2 years ago when we was in the process of buying a house together, my partner broke down and admitted that he had been gambling his wages instead of saving for the move. He told me because he was worried as we needed to provide bank statements to the mortgage company and he thought we would be refused. Every time I tried to talk it through with him he would become upset and go on about how disgusting he is and he will never do it again. He promised he had closed all his online accounts and he swore to me he was not in debt. He never told me the full extent of his gambling or how much he had spent and he wouldn't let me see his bank statements.

I earn a significantly higher wage than him, but I also pay a bigger share of the bills. Our daughter is now 10 weeks old and I have bought everything for her.

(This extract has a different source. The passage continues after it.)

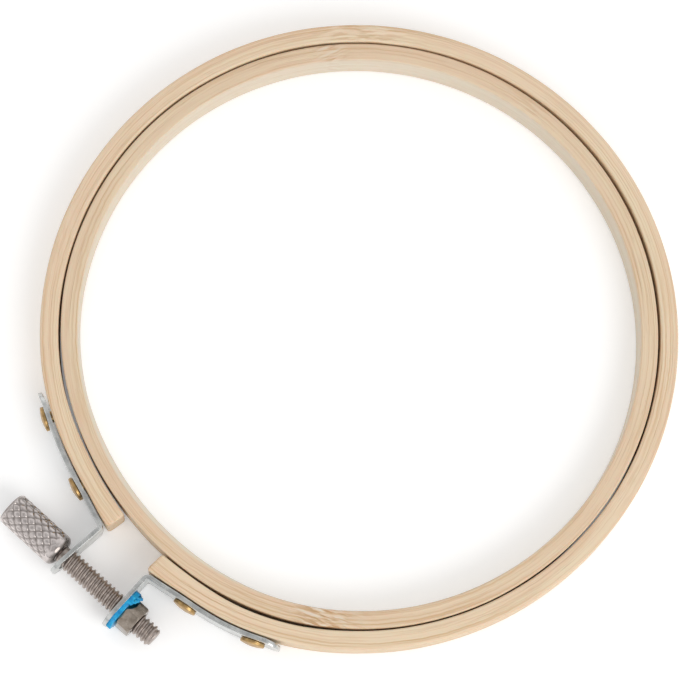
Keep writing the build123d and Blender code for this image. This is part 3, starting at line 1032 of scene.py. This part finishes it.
def make_materials():
    """The materials by name."""
    return {
        "outer_wood": bamboo("bamboo_outer", 3.0, OUTER_TONES, OUTER_PALE, None, OUTER_MARKS,
                             OUTER_MARK_SKEW),
        "inner_wood": bamboo("bamboo_inner", 57.0, INNER_TONES, INNER_PALE, INNER_RADIUS - INNER_WALL,
                             INNER_MARKS, INNER_MARK_SKEW),
        "zinc": metal("zinc_plate", srgb(220, 221, 219), srgb(182, 184, 183), 0.16, 0.34, blotch=2.2,
                      relief=0.02, rolled=True),
        "nickel": metal("nickel_plate", srgb(222, 214, 211), srgb(190, 181, 178), 0.1, 0.2, blotch=1.2,
                        tarnish=srgb(150, 139, 134), groove=KNURL_GROOVE_SHADE),
        "nut_nickel": metal("nut_nickel", srgb(176, 165, 154), srgb(132, 120, 108), 0.08, 0.2, blotch=2.0,
                            tarnish=srgb(100, 86, 74)),
        "thread_nickel": metal("thread_nickel", srgb(190, 179, 172), srgb(152, 141, 134), 0.26, 0.4,
                               blotch=0.9, tarnish=srgb(122, 108, 98)),
        "brass": metal("aged_brass", srgb(206, 172, 118), srgb(164, 132, 88), 0.26, 0.42, blotch=1.6,
                       tarnish=srgb(120, 94, 66)),
        "blue": blue_plastic("blue_fibre"),
    }


def bend_hoop(outer):
    """Bakes the outer hoop's placement into its mesh."""
    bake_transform(outer)


# The scene itself

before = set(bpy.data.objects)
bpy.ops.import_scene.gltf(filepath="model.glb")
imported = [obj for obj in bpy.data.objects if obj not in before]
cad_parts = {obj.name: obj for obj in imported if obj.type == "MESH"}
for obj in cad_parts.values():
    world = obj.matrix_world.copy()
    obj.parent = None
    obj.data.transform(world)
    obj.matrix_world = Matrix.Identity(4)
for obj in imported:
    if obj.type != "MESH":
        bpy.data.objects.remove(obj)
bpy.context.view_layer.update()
looks = make_materials()

outer = add_piece("outer_hoop_wood", outer_hoop_mesh(), "outer_hoop", None, looks["outer_wood"])
cut_seats(outer)
bend_hoop(outer)
add_piece("inner_hoop_wood", inner_hoop_mesh(), "inner_hoop", INNER, looks["inner_wood"])

for node, arc in RIVET_ARCS.items():
    body = ROOT if node.startswith("knob") else NUT_SIDE
    piece = node + "_detail"
    add_piece(piece, rivet_mesh(piece, arc), node, body, looks["brass"])
for node, body in (("knob_side_bracket", ROOT), ("nut_side_bracket", NUT_SIDE)):
    mesh = broken_edge_mesh(node, BRACKET_EDGE)
    add_piece(node + "_detail", mesh, node, body, looks["zinc"])

add_piece("knurled_knob_detail", knob_mesh(), "knurled_knob", SCREW, looks["nickel"],
          SCREW_SHARP_ANGLE)
add_piece("threaded_shaft_detail", shaft_mesh(), "threaded_shaft", SCREW,
          looks["thread_nickel"], SCREW_SHARP_ANGLE)
nut_mesh = broken_edge_mesh("hex_nut", NUT_EDGE, NUT_EDGE_ANGLE)
add_piece("hex_nut_detail", nut_mesh, "hex_nut", NUT_SIDE, looks["nut_nickel"])
add_piece("blue_lock_washer_detail", washer_mesh(), "blue_lock_washer", NUT_SIDE,
          looks["blue"])

bpy.context.scene.view_settings.view_transform = "Standard"
make_floor()
make_world()
add_light("key_light", LAMP_PLACE, (0, 0, 0), LAMP_SIZE, LAMP_POWER, LAMP_COLOUR)
make_camera()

I also tend to pay for anything we buy for the house.

He has known for months that his car would soon need replacing and he has been telling me that me that he has been saving for it. Well his car failed the mot and couldn't be fixed. He told me he had a few hundred saved up so I agreed to pay the rest towards a car for him. I then had to pay a couple of large bills and the mortgage, so I asked him to transfer me his saved money. He then broke down and admitted that he had been gambling again and didn't have any money saved.

His said that because I stopped asking him for money for stuff he felt he could gamble. His promised me that he has contacted the online betting companies so they won't let him open accounts again. He again won't let me see his bank statements but promises he isn't in debt.

I love him so much but hate him for doing this to me and our baby. I'm disgusted in him. He won't sit and talk about it with me as we both get upset and he just continually says that's he hates himself for it. His promised that he will give me the rest of his wages every month after he has paid his direct debits and that I can checked his bank statement in a months time to see that he hasn't gambled. For now I'm still providing for our family even tho I'm only receiving a little over half pay as I'm on maternity leave. His now driving to and from work in my car, which really annoys me. I've told him that if he ever does it again I will leave with our daughter and never come back.

I can't tell my family or friends as they will be so disgusted by his behaviour and I half blame myself for not demanding that he pay his way and that I have allowed him to do this. Most of all I can't believe that he done this whilst I was pregnant and since our baby has been born. It hurts me so much that he gambled his money away instead of providing for our daughter. It breaks my heart that he could do that to her.

I just don't know what to do and of I'm handling it in the right way

 
Posted : 10th April 2014 1:49 pm
(@Anonymous)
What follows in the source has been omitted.